Y and a bunch of Christians from her office got together and pooled their resources (including a spare HDB flat) to help that family. Progress was good for three months, with the son making progress and the husband being willing to reconcile with T, until the family had to return to China. With the source of support starting to dwindle as it got difficult to help T remotely, things changed and at the end of a year, the husband obtained a divorce, stopped being a Christian, and the sister-in-law of T has been trying to turf her and her mother out of the house. Funds also dwindled because the salary of T decreased when she went back to China with her family. Y said that it was a time when they wondered, “why have our prayers grown cold?” What happened to the initial spurt of belief and progress?
Faith is not a straight path. It really is a mountain range. The climb upwards is long and tiring, and the dips downwards bring you closer and closer to the final destination, but you might never see the peaks if you lose faith in the middle. It is difficult to climb the mountain range on your own if you have no support, especially with an ailing son and marital problems and a lack of financial stability. Even Sunday school teachers (the mother of my camp group mate) can turn away from church completely, and renounce God. Whatever happened to their faith? Is it the gulf between reality and expectations? If we are unable to maintain our faith in comfortable surroundings, how do we find it in us to love those who are vulnerable and much worse off than us? Love is action-oriented, it is not just words. How can one sustain love over a long period of time? These are some of the many questions I hope to find the answers to when I am older.
Not all of us can do great things. But we can do small things with great love.
I really like listening to testimonies of faith and grace, because sometimes, preaching the absolute truth does nothing for me. It is like a chemistry equation for Prozac, so what if the equation is true and might one day save my life? I am used to feeling as I do and doing as I do.
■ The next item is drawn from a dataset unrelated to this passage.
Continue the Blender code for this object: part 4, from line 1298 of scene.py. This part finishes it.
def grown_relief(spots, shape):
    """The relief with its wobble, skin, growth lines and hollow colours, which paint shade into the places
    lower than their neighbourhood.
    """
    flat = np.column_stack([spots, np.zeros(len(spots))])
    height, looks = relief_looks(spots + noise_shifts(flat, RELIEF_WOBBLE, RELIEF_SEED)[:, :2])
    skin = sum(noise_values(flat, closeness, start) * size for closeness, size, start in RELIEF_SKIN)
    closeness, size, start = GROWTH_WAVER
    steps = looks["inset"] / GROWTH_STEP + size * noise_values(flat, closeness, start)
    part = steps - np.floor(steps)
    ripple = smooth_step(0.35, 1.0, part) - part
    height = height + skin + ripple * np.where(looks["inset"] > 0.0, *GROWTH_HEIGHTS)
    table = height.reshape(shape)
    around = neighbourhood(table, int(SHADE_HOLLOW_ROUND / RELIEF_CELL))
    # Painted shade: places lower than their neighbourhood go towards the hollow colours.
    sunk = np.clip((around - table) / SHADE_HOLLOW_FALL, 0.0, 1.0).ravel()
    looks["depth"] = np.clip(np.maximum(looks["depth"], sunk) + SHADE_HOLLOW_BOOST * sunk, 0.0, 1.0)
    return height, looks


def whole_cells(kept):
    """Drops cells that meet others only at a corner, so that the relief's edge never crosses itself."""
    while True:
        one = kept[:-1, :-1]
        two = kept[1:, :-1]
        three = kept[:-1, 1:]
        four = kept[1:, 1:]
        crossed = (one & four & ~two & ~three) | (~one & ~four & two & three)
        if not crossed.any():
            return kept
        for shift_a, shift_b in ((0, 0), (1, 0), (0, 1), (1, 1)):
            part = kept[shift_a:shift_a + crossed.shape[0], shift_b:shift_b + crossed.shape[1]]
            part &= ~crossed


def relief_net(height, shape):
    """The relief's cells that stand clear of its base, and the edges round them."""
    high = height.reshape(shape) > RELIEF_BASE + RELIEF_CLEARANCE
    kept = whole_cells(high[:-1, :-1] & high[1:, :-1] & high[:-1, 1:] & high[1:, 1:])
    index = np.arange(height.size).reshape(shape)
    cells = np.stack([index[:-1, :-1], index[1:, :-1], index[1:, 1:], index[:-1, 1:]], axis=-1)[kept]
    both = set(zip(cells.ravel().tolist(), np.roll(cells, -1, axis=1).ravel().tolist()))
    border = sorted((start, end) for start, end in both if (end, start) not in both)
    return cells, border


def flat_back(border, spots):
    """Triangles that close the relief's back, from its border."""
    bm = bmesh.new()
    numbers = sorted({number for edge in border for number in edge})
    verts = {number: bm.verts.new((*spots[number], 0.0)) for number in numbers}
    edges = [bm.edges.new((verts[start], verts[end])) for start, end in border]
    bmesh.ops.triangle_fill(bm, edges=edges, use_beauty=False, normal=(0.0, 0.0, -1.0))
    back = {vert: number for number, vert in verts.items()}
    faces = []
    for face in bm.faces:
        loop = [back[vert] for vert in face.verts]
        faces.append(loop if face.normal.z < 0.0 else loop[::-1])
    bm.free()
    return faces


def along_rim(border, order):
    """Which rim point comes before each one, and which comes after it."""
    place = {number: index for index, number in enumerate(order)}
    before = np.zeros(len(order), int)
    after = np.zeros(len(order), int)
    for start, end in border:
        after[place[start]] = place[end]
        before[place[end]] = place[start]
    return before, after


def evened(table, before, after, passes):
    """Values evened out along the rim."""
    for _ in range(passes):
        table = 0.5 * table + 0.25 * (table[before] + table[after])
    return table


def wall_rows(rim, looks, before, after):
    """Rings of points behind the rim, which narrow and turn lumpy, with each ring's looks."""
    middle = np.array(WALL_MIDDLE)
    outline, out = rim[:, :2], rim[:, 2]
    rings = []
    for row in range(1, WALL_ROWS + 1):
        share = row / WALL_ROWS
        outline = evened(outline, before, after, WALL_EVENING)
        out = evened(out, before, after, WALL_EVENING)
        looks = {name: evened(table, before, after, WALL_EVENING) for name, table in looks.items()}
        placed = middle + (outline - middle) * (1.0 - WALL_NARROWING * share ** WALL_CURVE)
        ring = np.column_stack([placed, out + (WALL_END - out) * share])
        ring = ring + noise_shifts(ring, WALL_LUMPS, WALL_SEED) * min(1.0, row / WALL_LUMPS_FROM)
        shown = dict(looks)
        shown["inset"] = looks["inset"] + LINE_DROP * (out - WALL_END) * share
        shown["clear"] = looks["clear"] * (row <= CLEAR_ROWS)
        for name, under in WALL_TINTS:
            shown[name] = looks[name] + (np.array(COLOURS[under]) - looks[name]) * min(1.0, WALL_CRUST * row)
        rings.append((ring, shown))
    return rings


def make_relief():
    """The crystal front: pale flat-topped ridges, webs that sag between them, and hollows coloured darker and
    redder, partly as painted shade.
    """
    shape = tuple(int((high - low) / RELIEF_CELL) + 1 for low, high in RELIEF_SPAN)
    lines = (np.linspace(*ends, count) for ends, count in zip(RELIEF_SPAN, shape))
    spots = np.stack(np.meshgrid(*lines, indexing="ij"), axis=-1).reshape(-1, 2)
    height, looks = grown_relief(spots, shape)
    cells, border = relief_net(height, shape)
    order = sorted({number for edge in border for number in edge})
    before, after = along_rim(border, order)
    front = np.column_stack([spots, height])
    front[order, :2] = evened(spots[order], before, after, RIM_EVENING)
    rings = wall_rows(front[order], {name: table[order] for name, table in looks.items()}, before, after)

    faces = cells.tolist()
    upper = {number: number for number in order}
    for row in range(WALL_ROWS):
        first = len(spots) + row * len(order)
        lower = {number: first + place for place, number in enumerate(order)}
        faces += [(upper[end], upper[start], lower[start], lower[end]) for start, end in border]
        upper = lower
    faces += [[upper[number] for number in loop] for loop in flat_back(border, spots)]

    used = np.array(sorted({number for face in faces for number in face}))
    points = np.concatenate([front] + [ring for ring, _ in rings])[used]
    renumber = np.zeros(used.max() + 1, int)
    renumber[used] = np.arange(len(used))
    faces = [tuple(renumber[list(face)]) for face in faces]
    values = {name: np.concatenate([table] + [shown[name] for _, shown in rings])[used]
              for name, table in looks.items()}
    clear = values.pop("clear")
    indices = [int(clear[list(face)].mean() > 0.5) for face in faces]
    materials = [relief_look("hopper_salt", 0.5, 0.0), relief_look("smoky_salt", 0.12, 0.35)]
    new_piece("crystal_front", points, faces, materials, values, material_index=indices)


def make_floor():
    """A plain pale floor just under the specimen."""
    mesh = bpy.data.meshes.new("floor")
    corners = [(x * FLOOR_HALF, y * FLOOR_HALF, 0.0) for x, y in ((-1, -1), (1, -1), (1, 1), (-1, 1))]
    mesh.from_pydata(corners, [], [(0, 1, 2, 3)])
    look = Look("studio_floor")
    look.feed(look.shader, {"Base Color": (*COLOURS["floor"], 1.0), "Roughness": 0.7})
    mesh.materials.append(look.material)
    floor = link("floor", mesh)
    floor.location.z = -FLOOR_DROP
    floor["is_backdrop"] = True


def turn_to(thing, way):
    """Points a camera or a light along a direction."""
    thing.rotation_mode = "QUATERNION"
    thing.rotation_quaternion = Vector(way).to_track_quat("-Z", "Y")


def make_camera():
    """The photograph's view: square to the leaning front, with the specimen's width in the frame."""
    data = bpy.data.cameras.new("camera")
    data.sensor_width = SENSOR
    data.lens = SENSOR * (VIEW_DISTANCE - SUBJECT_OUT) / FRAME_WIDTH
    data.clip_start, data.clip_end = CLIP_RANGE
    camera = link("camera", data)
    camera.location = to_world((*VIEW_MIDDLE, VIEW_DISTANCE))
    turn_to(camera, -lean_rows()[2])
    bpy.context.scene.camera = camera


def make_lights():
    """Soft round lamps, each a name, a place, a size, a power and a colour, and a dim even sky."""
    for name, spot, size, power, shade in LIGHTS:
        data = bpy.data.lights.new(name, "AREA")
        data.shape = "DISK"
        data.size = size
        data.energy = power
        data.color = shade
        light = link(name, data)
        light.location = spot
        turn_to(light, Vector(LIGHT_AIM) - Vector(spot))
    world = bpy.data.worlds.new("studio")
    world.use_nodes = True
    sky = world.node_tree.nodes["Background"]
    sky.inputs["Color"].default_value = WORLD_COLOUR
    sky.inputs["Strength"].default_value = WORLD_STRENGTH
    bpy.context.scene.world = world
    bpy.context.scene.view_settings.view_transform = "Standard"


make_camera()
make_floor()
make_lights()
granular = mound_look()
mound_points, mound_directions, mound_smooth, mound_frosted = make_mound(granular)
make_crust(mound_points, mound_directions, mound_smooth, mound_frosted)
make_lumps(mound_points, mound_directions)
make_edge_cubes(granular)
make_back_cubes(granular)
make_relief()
Why should I acknowledge your truth, something which gets most religious people riled up, if it doesn’t affect my current life?
But testimonies are different- it goes directly to the heart of a person. What are our struggles, and how can our struggles inform the way we live and work as Christians. Pain makes us more relatable as human beings, and testimonies are often about loss and emotional struggles. Why does he live as he does, how can we befriend him and shape his life.
To end off with a quote by S. ‘You might not have a family, but you will always have a church community’. It takes time to build up that church community, with generous portions of faith, hope and love. Above all, love. 😊
And now these three remain: faith, hope and love. But the greatest of these is love.